DETROIT (Reuters) -- Two General Motors workers at its Arlington, Texas, assembly plant have sued the company and are seeking class-action status, claiming the company violated the Civil Rights Act of 1964 by denying them unpaid religious days off.
The lawsuit, filed on Wednesday in U.S. District Court in Forth Worth, Texas, charged the company with violating Title VII of the Civil Rights Act "by denying a reasonable religious accommodation" to James Robinson III, a Seventh-day Sabbatarian, and Chris Scruggs, a Messianic Jew, who had previously taken off religious holidays without pay.
Robinson and Scruggs are seeking class-action status for the lawsuit, an injunction allowing them and similar employees to take unpaid leave on holy days in accordance with their religious beliefs, unspecified lost wages, and punitive and compensatory damages, and legal fees, according to the lawsuit.
GM spokesman Patrick Morrissey said it was premature for the company to comment because it had not formally been served with the lawsuit.

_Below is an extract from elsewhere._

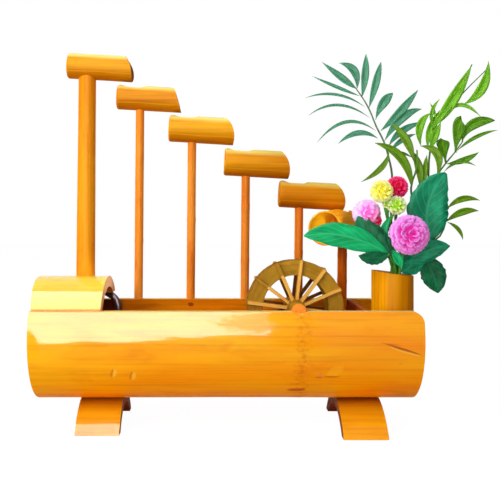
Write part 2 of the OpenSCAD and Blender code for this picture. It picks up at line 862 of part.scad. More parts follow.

The two men, both electricians at the plant, said they had taken off holy days according to their religious beliefs without pay for several years, but that allowance ceased in 2013, according to the lawsuit.
GM failed to see if volunteers were available to cover the men's shifts and the cost of allowing them to take unpaid leave was minimal, according to the lawsuit. Both men experienced "stress, humiliation, frustration, sadness and embarrassment" and were made to "feel inferior and different because of their beliefs," according to the lawsuit.